-- Begin --

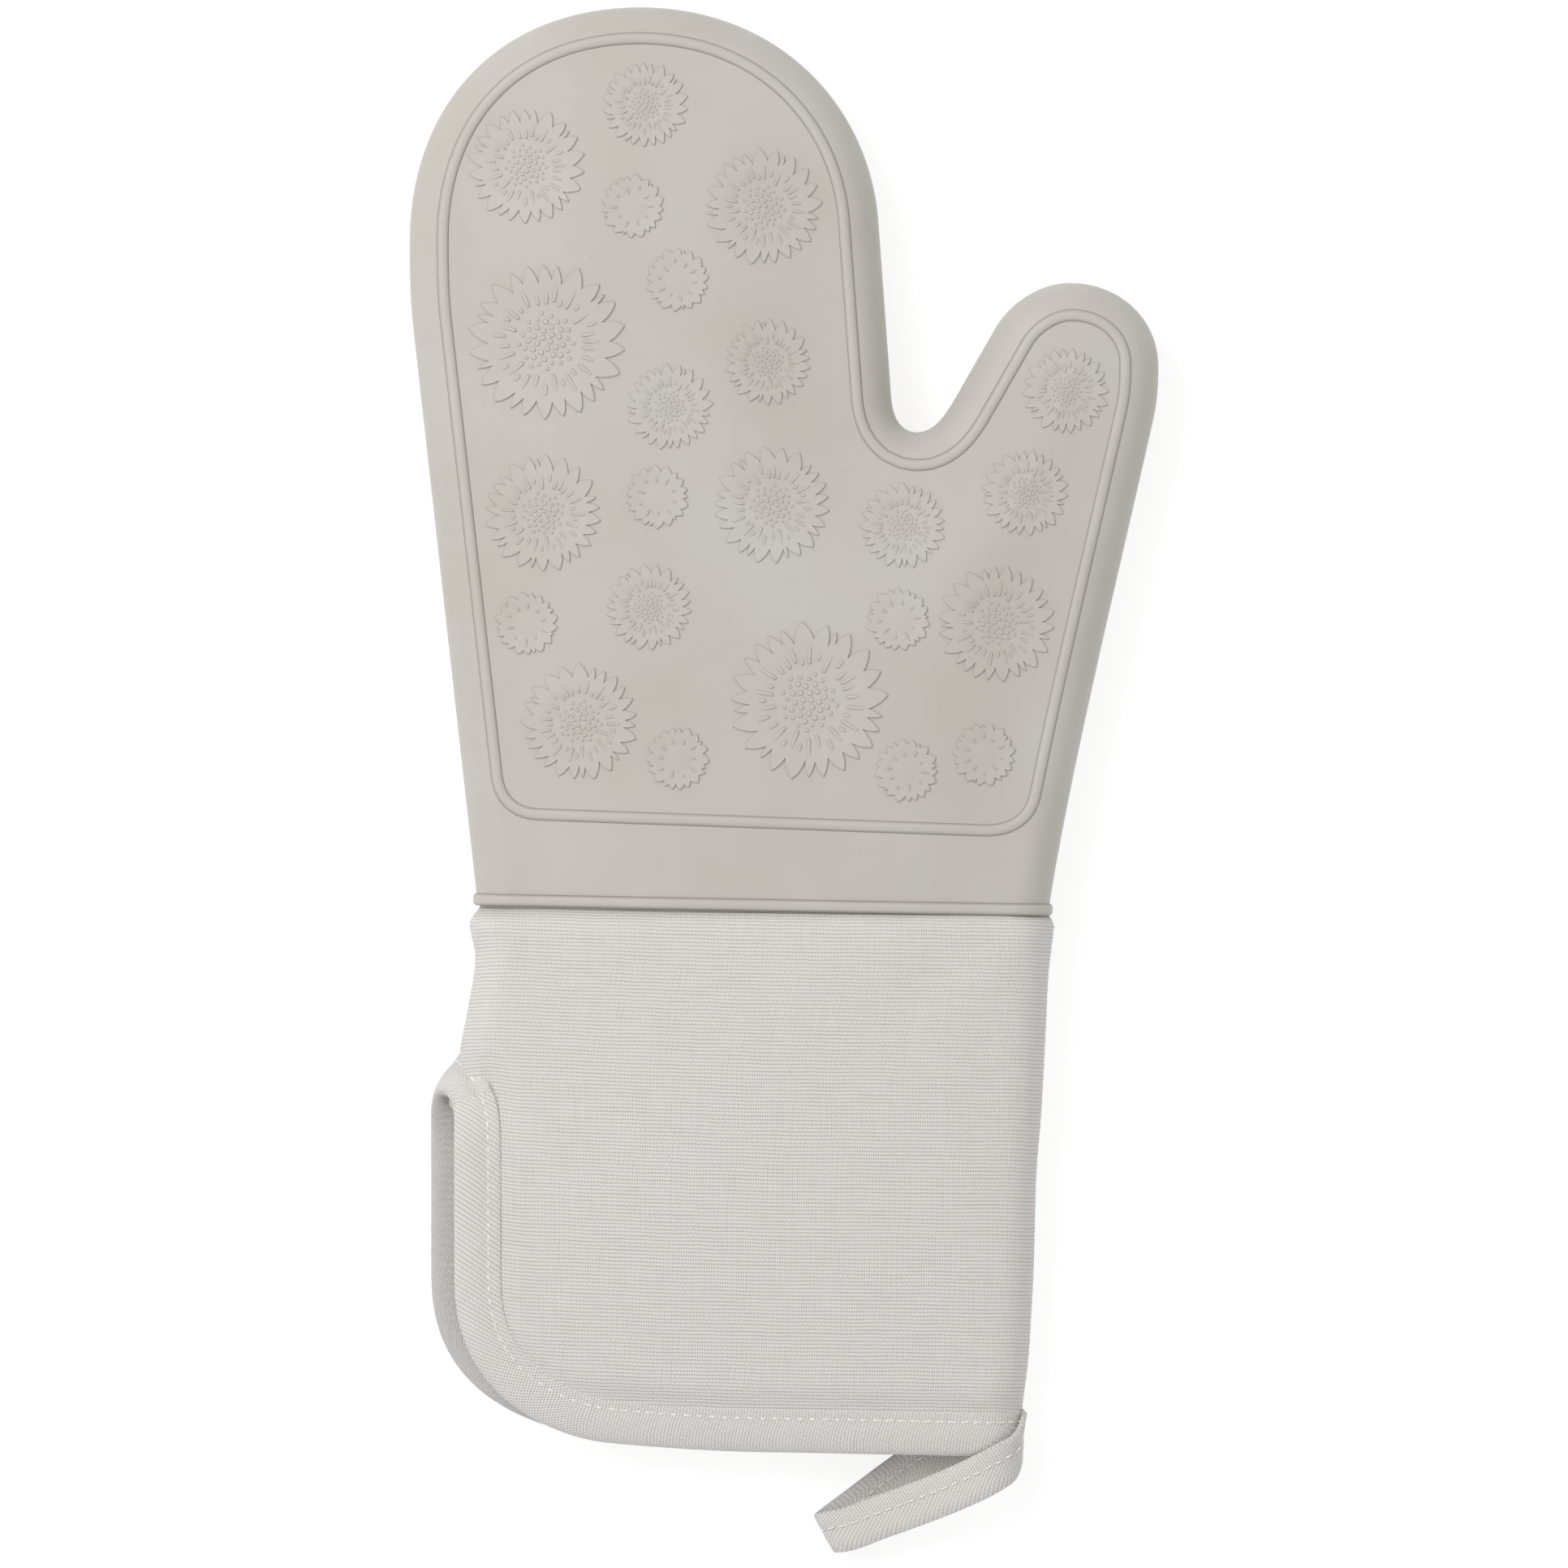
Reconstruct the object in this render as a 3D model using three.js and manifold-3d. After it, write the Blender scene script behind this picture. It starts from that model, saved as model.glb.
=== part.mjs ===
// Silicone oven mitt with a quilted fabric cuff, lying on its back with the palm side up.
// Millimetres. +Z is up, +Y runs to the fingertips and the thumb points to +X.
// The origin is under the middle of the mitt's box, on the surface that it lies on.
//
// The mitt is a set of nested layers. Each one is the room between two rounded slabs, and every slab
// is the same outline, drawn in by its own inset on all sides. Outside to inside:
//   hand: silicone shell, batting, lining glove      cuff: cover fabric, batting, lining
// The palm-side and back-side halves of the sewn layers are separate pieces that meet at the middle.
import * as THREE from "three";
import { mergeVertices } from "three/addons/utils/BufferGeometryUtils.js";
import Module from "manifold-3d";

// Driving dimensions
const BEAD_Y = -28.4; // top of the bead round the shell's open end, on the mitt's middle line
const BEAD_WIDTH = 3.0;
const BEAD_PROUD = 1.0;
const BEAD_TILT = THREE.MathUtils.degToRad(-1.05); // the open end is cut a little askew
const RELIEF = 0.6; // the rib and the flowers stand out this far
const RIB_INSET = 8.6; // the rib's middle, from the outline
const RIB_WIDTH = 2.8;
const RIB_ABOVE_BEAD = 18.7; // its straight lower run
const SHELL_LOW = BEAD_PROUD; // back panel's face
const SHELL_HIGH = 26.0; // palm panel's face
const MIDDLE_Z = (SHELL_LOW + SHELL_HIGH) / 2;
const EDGE_ACROSS = 9.0; // the rounded edge's reach across the panel
const EDGE_UP = 11.0; // and its reach up the side
const CUFF_TUCK = 0.6; // the cuff's faces lie this much lower than the shell's
const MOUTH_Y = -164.4; // lower end of the cuff
const FLATTER_FROM = -42; // from here down the cuff gets thinner
const MOUTH_FLATTER = 0.23; // by this share at its mouth
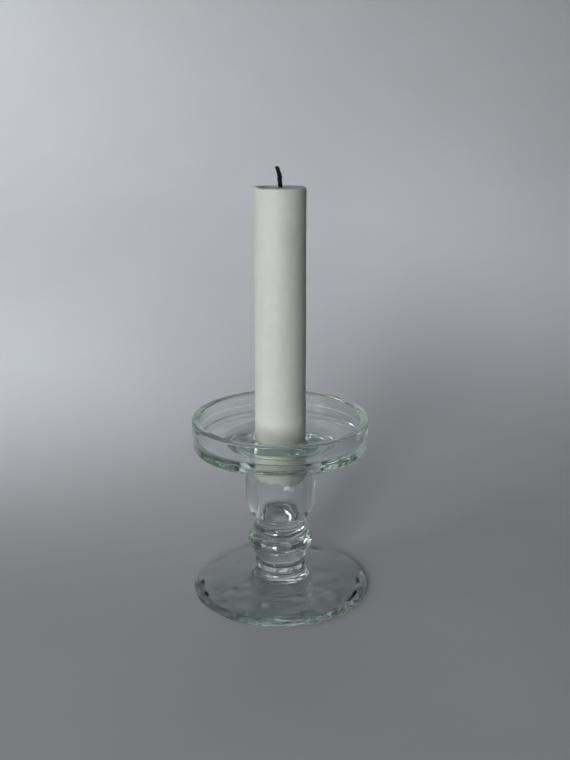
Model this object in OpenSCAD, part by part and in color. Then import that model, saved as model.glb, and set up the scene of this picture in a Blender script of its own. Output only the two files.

-- End --

Write out every line from the records above, word for word.

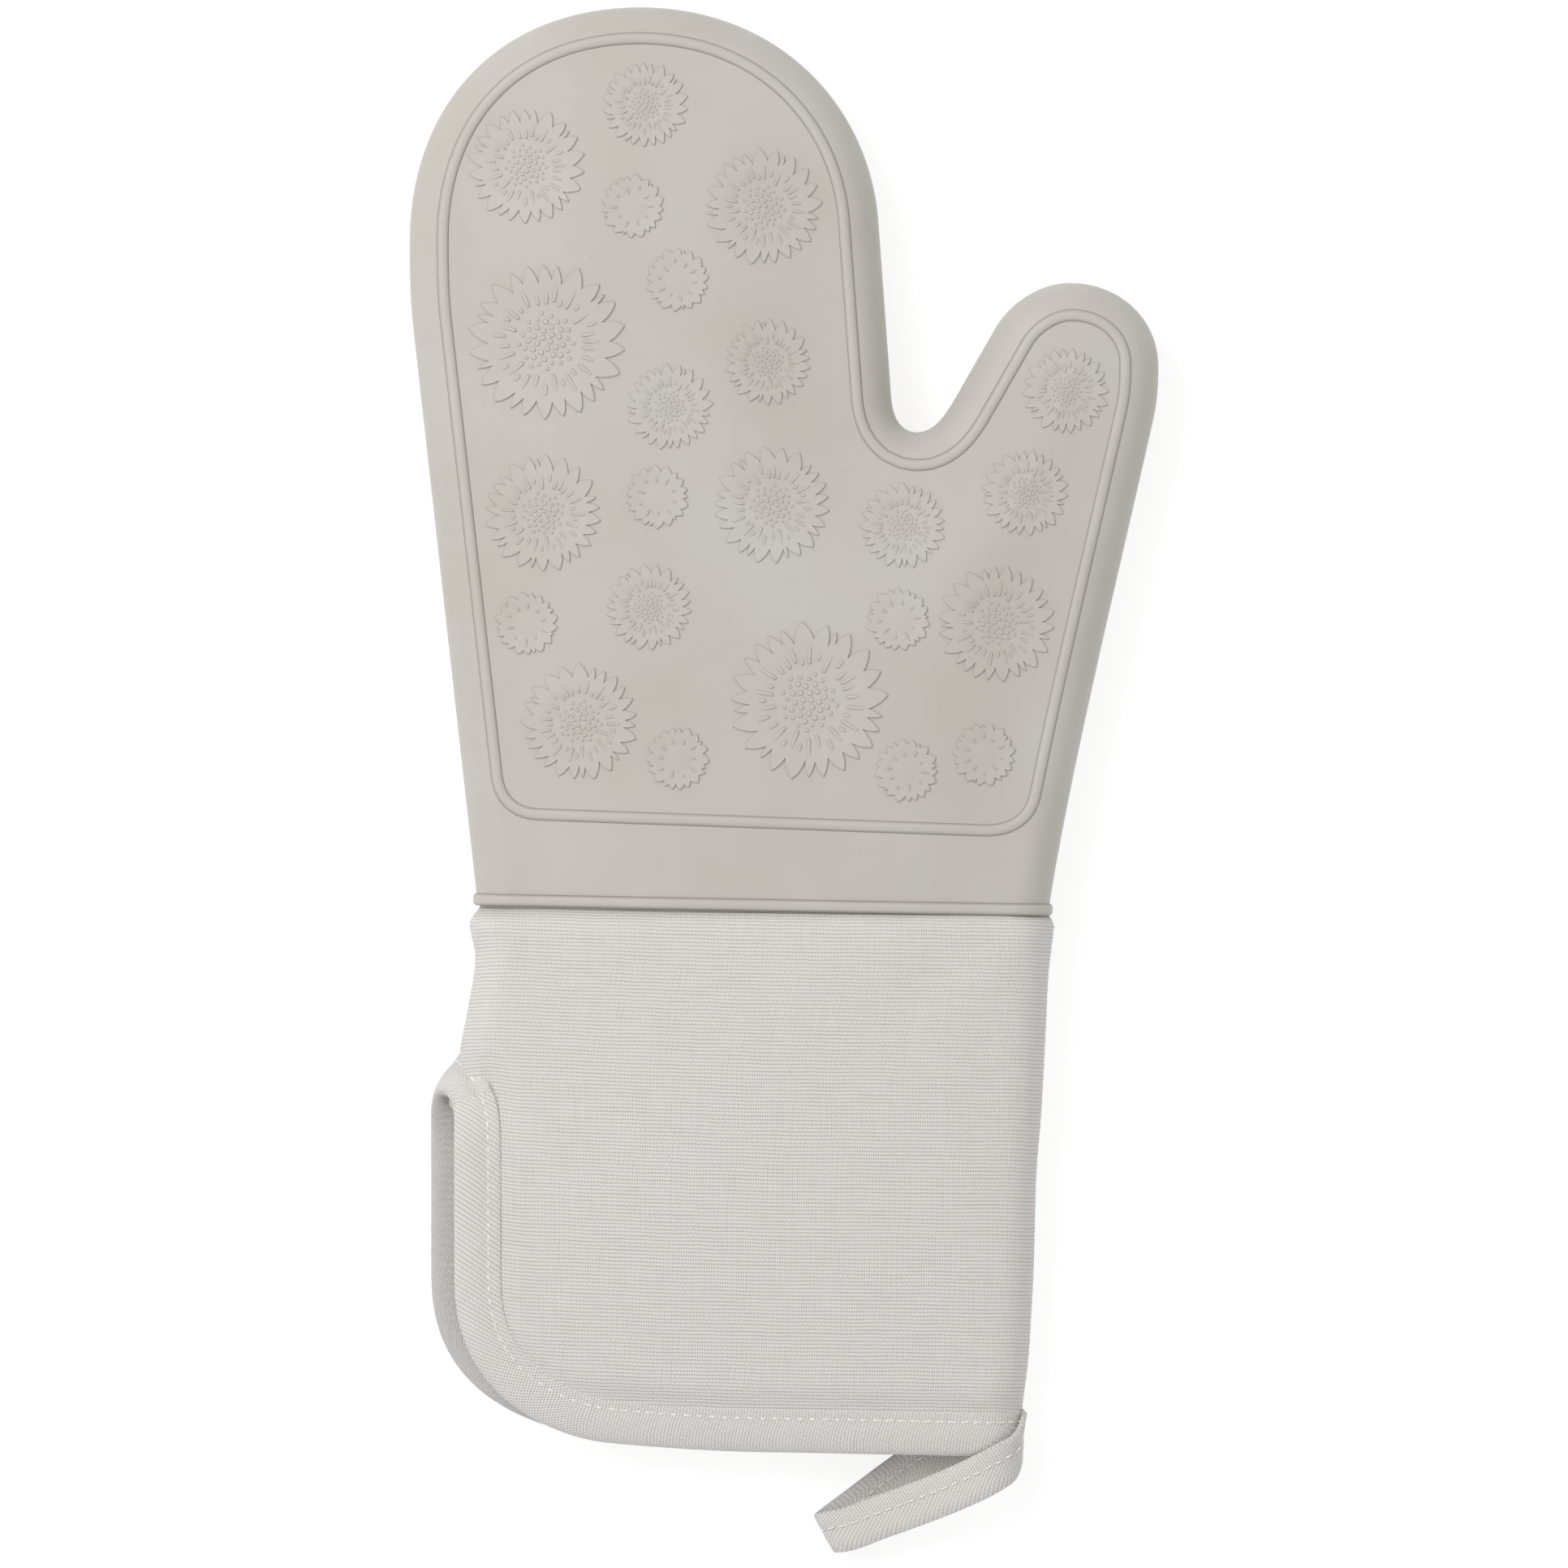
Reconstruct the object in this render as a 3D model using three.js and manifold-3d. After it, write the Blender scene script behind this picture. It starts from that model, saved as model.glb.
=== part.mjs ===
// Silicone oven mitt with a quilted fabric cuff, lying on its back with the palm side up.
// Millimetres. +Z is up, +Y runs to the fingertips and the thumb points to +X.
// The origin is under the middle of the mitt's box, on the surface that it lies on.
//
// The mitt is a set of nested layers. Each one is the room between two rounded slabs, and every slab
// is the same outline, drawn in by its own inset on all sides. Outside to inside:
//   hand: silicone shell, batting, lining glove      cuff: cover fabric, batting, lining
// The palm-side and back-side halves of the sewn layers are separate pieces that meet at the middle.
import * as THREE from "three";
import { mergeVertices } from "three/addons/utils/BufferGeometryUtils.js";
import Module from "manifold-3d";

// Driving dimensions
const BEAD_Y = -28.4; // top of the bead round the shell's open end, on the mitt's middle line
const BEAD_WIDTH = 3.0;
const BEAD_PROUD = 1.0;
const BEAD_TILT = THREE.MathUtils.degToRad(-1.05); // the open end is cut a little askew
const RELIEF = 0.6; // the rib and the flowers stand out this far
const RIB_INSET = 8.6; // the rib's middle, from the outline
const RIB_WIDTH = 2.8;
const RIB_ABOVE_BEAD = 18.7; // its straight lower run
const SHELL_LOW = BEAD_PROUD; // back panel's face
const SHELL_HIGH = 26.0; // palm panel's face
const MIDDLE_Z = (SHELL_LOW + SHELL_HIGH) / 2;
const EDGE_ACROSS = 9.0; // the rounded edge's reach across the panel
const EDGE_UP = 11.0; // and its reach up the side
const CUFF_TUCK = 0.6; // the cuff's faces lie this much lower than the shell's
const MOUTH_Y = -164.4; // lower end of the cuff
const FLATTER_FROM = -42; // from here down the cuff gets thinner
const MOUTH_FLATTER = 0.23; // by this share at its mouth
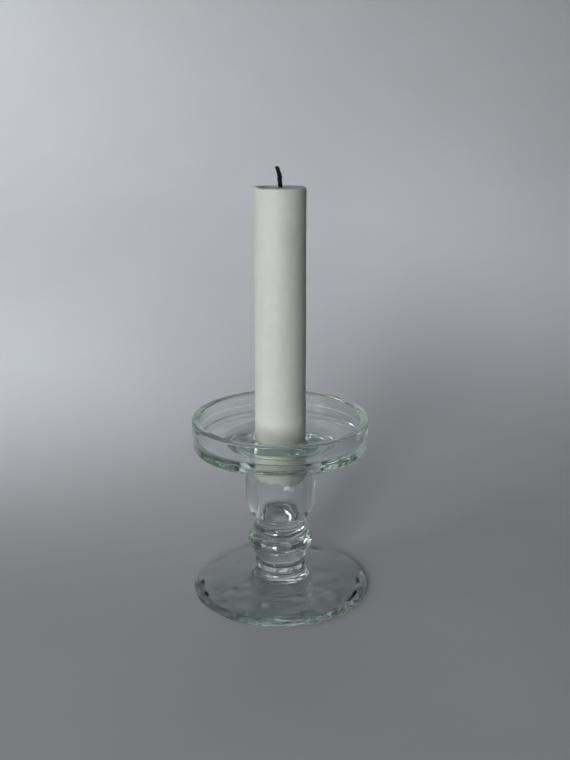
Model this object in OpenSCAD, part by part and in color. Then import that model, saved as model.glb, and set up the scene of this picture in a Blender script of its own. Output only the two files.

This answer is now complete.